Winning the Indianapolis 500 is a career-defining moment. It's a chance for a driver to go down in racing history alongside some of the all-time greats while also potentially boosting his or her career to new heights. The race carries that much weight.
Most of the focus heading into the race has been on pole-sitter Ed Carpenter and former champions like Dario Franchitti and Helio Castroneves. At the same time, it's important not to lose focus on the long shots capable of stealing the spotlight.
With that in mind, let's examine some contenders who aren't getting much respect from the oddsmakers, but who could very well win the season's biggest race. All odds are courtesy of Bovada. For a complete look at the starting grid, visit the race's official site.
Takuma Sato (20-1)
Sato, who currently leads the IndyCar Series in points, isn't generating more attention for two reasons. Most importantly, he's starting from deep in the pack (18th). He's also struggled in this race, finishing no better than 17th in three prior starts.

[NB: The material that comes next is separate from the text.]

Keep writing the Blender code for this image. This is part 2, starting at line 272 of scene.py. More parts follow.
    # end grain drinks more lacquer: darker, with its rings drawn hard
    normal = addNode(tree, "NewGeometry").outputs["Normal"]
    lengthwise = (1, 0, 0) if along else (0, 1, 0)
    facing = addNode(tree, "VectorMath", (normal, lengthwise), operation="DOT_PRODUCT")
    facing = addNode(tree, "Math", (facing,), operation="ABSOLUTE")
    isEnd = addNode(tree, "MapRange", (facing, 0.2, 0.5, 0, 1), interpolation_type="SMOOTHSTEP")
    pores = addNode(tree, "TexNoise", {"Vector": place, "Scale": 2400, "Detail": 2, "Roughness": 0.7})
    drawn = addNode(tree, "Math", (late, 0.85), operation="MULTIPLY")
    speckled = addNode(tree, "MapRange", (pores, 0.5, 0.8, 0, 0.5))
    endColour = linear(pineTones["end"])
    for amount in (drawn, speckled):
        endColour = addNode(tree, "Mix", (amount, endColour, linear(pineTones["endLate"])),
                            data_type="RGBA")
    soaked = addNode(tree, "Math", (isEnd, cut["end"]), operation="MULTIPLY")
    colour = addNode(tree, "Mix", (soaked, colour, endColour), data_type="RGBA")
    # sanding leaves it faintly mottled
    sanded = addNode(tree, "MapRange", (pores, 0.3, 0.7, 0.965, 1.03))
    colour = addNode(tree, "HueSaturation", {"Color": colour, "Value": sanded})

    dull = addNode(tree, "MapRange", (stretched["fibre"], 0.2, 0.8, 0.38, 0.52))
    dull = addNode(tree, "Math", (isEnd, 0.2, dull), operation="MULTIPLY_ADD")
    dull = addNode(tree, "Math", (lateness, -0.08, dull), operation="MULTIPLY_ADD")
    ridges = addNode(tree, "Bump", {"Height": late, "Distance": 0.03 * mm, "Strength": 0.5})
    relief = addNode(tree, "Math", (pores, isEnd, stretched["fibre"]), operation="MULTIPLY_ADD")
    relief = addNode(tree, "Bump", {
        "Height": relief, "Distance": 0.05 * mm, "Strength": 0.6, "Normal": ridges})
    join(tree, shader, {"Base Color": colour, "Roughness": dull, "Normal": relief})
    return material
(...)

Even though he wasn't able to contend in those prior appearances, Sato still gained valuable experience. That will come in handy this time around when he should be a much bigger threat. Learning how to handle Indianapolis Motor Speedway is often an overlooked factor.
That said, the main reason Sato can't be forgotten is how well he's been running recently. He's coming off a second-place showing in Sao Paulo after winning the Grand Prix of Long Beach. No driver enters the race with more momentum.
J.R. Hildebrand (25-1)
Two years ago, Hildebrand had an Indianapolis 500 victory within his grasp and let it slip away on the final turn. The aforementioned experience factor played a key role, as he struck the wall and couldn't recover to save the race.
After a disappointing performance last year, Hildebrand appears ready to make an impact once again. A very solid qualifying run will allow him to start inside the top 10. A few minor adjustments and his car will certainly be good enough to contend.
Unfortunately, that mistake in 2011 is going to stick with him until he wins the Indy 500. He needs to get redemption in order for that lowlight to fade away. It wouldn't be a surprise if the 25-year-old American got the monkey off his back on Sunday.
Graham Rahal (33-1)
Rahal had a poor qualifying run that will force him to start 26th. It may turn out to be a blessing in disguise, however, because it was made clear the car needed some adjustments to succeed. Luckily for him, 500 laps is plenty of time to make up ground.
He finished third in 2011 and hasn't finished outside of 13th over the past three years. So Rahal clearly knows how to handle the track. It simply comes down to getting the car to peak at the right time. It's a process that begins on the first lap.
The biggest obstacle for Rahal, at least early, will be avoiding any collisions. Drivers often get a little overzealous trying to make up ground right way. If he's patient, there will be chances for him to move up and get into the mix by the end.